• Provided records:
— Begin —

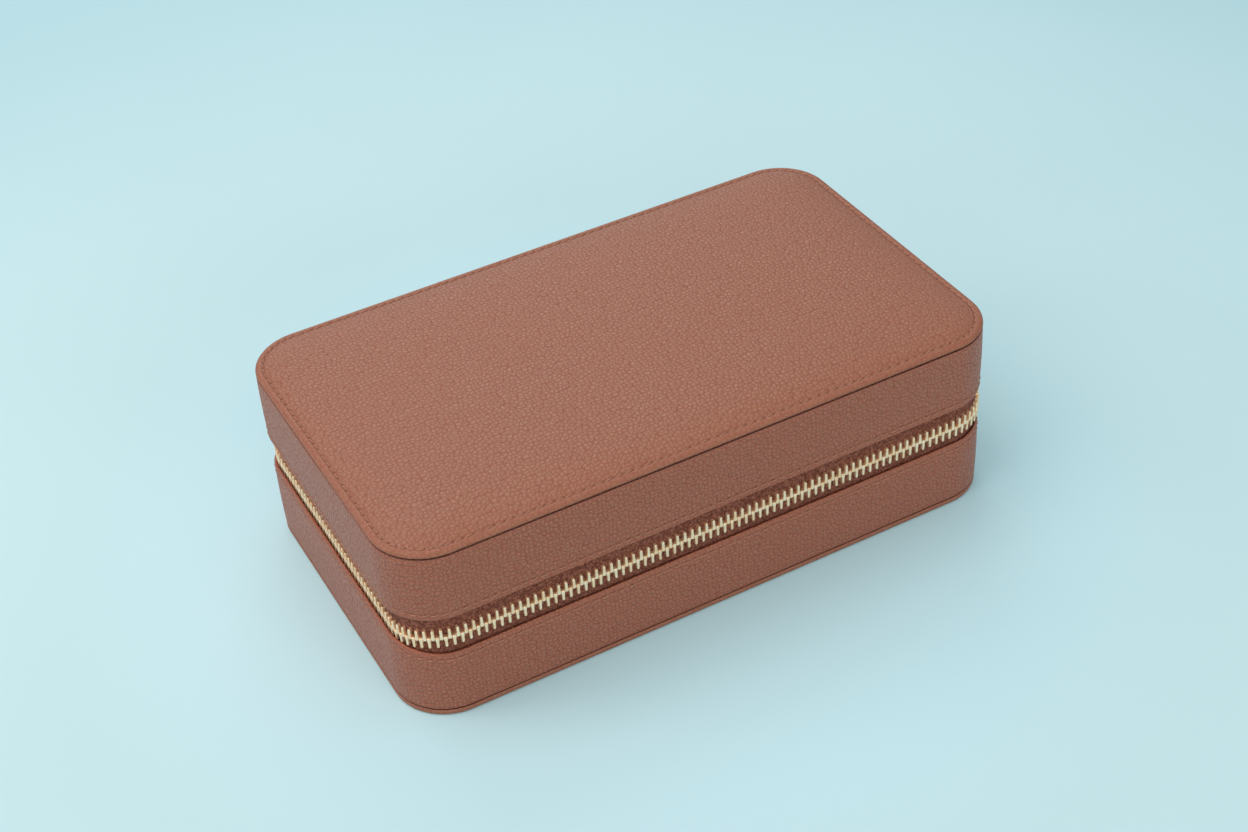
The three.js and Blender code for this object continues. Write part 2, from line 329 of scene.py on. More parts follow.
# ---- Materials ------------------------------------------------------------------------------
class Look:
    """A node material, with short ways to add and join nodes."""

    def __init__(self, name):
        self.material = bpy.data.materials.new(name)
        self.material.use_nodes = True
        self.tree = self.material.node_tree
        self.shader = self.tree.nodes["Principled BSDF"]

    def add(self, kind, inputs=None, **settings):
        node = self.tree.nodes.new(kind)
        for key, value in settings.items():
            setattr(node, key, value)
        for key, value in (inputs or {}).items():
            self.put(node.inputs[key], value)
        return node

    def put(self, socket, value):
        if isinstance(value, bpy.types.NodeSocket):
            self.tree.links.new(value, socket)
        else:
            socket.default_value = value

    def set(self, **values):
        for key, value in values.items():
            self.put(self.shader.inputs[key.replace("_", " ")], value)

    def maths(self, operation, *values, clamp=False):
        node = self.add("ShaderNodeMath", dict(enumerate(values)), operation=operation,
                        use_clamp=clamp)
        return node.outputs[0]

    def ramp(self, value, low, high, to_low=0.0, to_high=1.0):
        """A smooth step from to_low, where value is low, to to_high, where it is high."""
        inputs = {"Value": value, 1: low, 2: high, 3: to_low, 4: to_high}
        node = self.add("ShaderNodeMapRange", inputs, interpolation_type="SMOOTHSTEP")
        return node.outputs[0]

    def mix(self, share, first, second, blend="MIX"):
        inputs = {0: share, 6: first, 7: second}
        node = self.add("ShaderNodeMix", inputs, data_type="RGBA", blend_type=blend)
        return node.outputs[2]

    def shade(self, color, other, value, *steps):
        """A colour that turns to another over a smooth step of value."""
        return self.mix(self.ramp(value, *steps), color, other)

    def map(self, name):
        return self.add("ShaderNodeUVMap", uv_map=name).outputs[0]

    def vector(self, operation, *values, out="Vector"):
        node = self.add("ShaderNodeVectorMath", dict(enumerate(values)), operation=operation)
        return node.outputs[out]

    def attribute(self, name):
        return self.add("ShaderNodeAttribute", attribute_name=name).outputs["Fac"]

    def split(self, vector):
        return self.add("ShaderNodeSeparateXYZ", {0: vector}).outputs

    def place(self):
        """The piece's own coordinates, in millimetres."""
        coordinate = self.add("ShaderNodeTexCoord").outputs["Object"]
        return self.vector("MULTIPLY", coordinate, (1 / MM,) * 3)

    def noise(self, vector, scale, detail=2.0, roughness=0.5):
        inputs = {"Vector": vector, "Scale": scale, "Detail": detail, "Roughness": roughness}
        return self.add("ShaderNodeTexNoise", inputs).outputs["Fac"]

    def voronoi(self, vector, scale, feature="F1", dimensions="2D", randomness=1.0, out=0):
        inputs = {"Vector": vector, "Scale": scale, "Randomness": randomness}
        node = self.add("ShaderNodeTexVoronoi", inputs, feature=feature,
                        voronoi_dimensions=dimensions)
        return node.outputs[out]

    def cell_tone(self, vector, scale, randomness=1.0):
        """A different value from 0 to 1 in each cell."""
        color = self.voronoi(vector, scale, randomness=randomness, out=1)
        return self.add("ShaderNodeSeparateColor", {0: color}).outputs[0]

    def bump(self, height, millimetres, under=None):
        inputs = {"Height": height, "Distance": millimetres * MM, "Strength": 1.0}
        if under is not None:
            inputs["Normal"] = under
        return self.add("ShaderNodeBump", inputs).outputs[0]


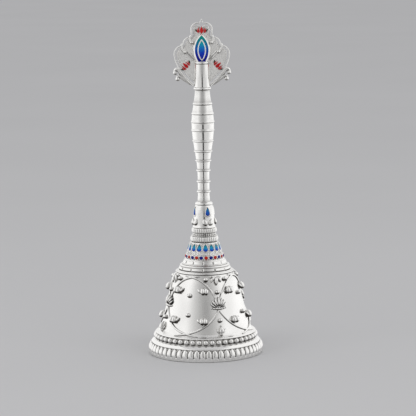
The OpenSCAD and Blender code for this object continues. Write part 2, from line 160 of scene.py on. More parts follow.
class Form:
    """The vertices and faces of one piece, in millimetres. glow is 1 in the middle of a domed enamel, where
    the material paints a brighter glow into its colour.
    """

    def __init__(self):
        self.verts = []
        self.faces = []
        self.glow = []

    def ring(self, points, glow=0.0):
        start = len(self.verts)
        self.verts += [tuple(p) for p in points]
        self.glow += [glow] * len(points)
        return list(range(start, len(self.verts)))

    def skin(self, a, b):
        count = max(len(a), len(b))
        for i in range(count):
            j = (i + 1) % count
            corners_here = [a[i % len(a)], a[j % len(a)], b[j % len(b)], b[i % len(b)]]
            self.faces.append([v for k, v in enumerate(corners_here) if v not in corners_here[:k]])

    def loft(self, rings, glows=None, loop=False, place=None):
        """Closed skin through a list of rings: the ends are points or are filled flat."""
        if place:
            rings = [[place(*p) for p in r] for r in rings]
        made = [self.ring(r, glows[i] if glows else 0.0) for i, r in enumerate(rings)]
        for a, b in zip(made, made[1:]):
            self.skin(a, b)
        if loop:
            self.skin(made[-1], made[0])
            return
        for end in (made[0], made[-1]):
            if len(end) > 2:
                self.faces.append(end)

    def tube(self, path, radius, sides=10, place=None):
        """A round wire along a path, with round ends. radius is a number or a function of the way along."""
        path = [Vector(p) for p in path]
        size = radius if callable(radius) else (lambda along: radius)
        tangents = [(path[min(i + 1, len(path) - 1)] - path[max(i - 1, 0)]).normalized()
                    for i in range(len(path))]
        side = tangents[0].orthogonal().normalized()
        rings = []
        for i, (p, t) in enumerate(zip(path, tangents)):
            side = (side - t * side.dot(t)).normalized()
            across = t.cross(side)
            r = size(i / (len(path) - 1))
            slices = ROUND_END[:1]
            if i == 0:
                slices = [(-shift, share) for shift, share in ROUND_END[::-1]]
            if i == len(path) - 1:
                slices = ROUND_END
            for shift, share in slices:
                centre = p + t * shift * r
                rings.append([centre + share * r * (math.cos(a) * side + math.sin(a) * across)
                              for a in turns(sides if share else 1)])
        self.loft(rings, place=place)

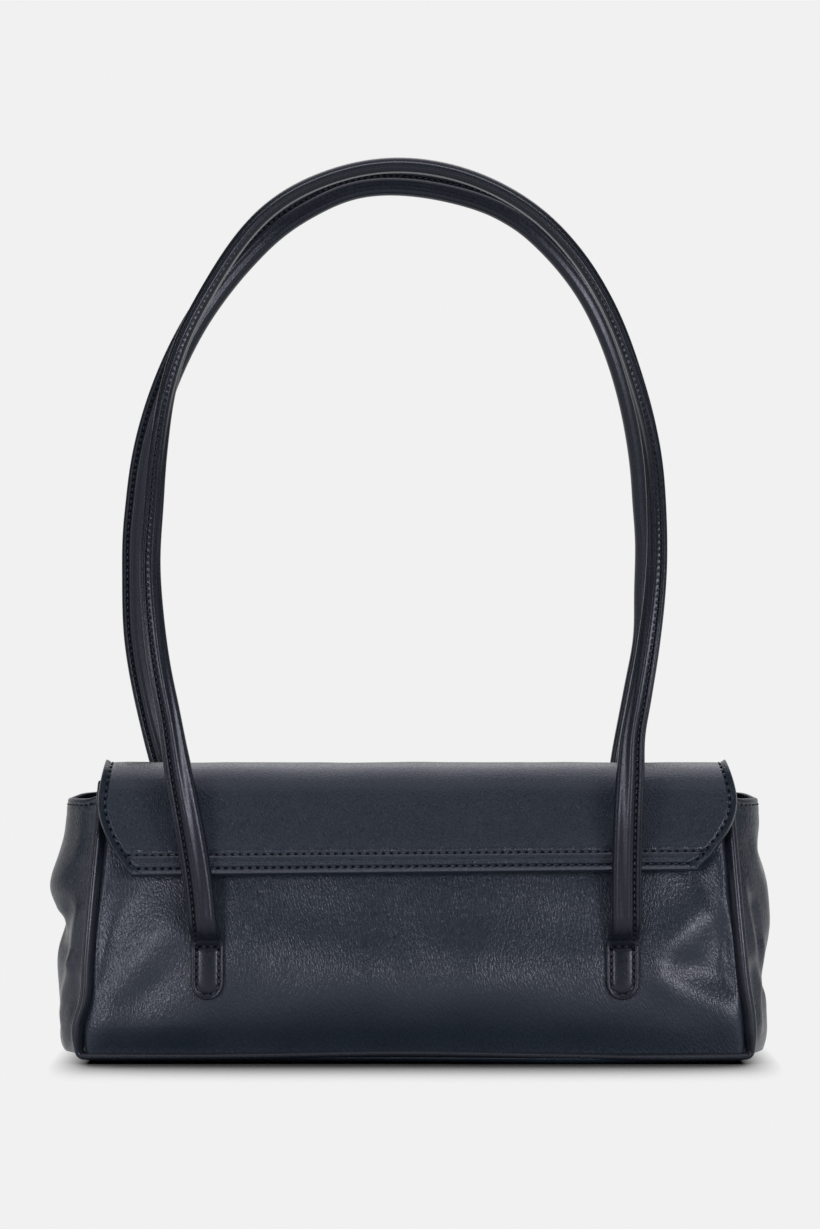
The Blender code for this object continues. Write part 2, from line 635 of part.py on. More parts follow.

— End —

• Problem statement:
Using the material above, gather every line that includes "follow".

• Full answer:
The three.js and Blender code for this object continues. Write part 2, from line 329 of scene.py on. More parts follow.
The OpenSCAD and Blender code for this object continues. Write part 2, from line 160 of scene.py on. More parts follow.
The Blender code for this object continues. Write part 2, from line 635 of part.py on. More parts follow.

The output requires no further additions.